Teasing aside, I am generally onside with Bill that PR is problematical. There is a good summary of the history Alberta election results at http://www.elections.ab.ca/reports/statistics/candidate-summary-of-results-general-elections-1905-2012/. Had PR been in place, the PCs here would have had lots of minorities in their 44-year tenure from 1971to 2015 – 5 out of 12 elections, not counting this year’s. The Lougheed “sweep” of 1971 so mythologized here only garnered 46.4% of the popular vote. They were only 5% ahead of the Social Credit.
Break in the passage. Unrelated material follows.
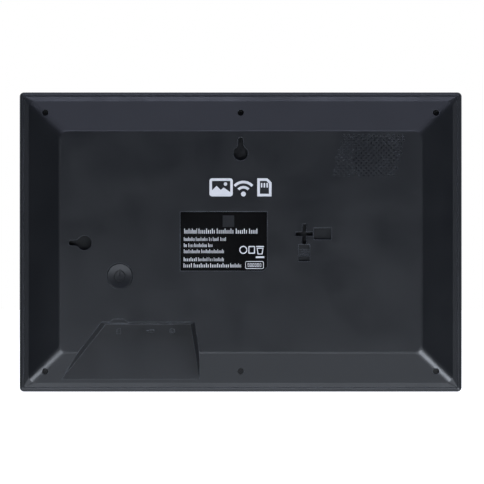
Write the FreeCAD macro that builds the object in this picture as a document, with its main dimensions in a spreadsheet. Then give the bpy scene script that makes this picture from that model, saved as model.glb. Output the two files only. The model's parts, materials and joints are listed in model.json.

Your NDP could have been a coalition partner of the Liberals in 1989 and 1993. This is all wishful thinking, because the two parties loathed each other and these coalitions probably would not have lasted. I also think that Bill might have been a bit quick to assume that the Wildrose would not have offered support to an NDP minority in a PR scenario. WR leader Brian Jean has said all the right things so far about supporting government policy where it makes sense and I suspect that many WR voters supported the first Harper minority government’s right to form a government based on a plurality. However, this too would probably turned out to be short-lived given the wide difference on tax policy. This is where I agree with Bill; PR is not a system that leads to a lot of stable governments. Another example is Israel's PR system with its endless messy coalitions. I am not an expert on Israeli politics but I think that some fringe parties there have had more influence on government policy than the Front National has had in the European parliament so far.
If I understand its usual makeup, PR would make individual MLAs even less accountable to a particular geographic riding than they are now, and more answerable to the central party bureaucracy. There is far too little independent thought in our current system and too much careerism, but I don’t know how to fix that.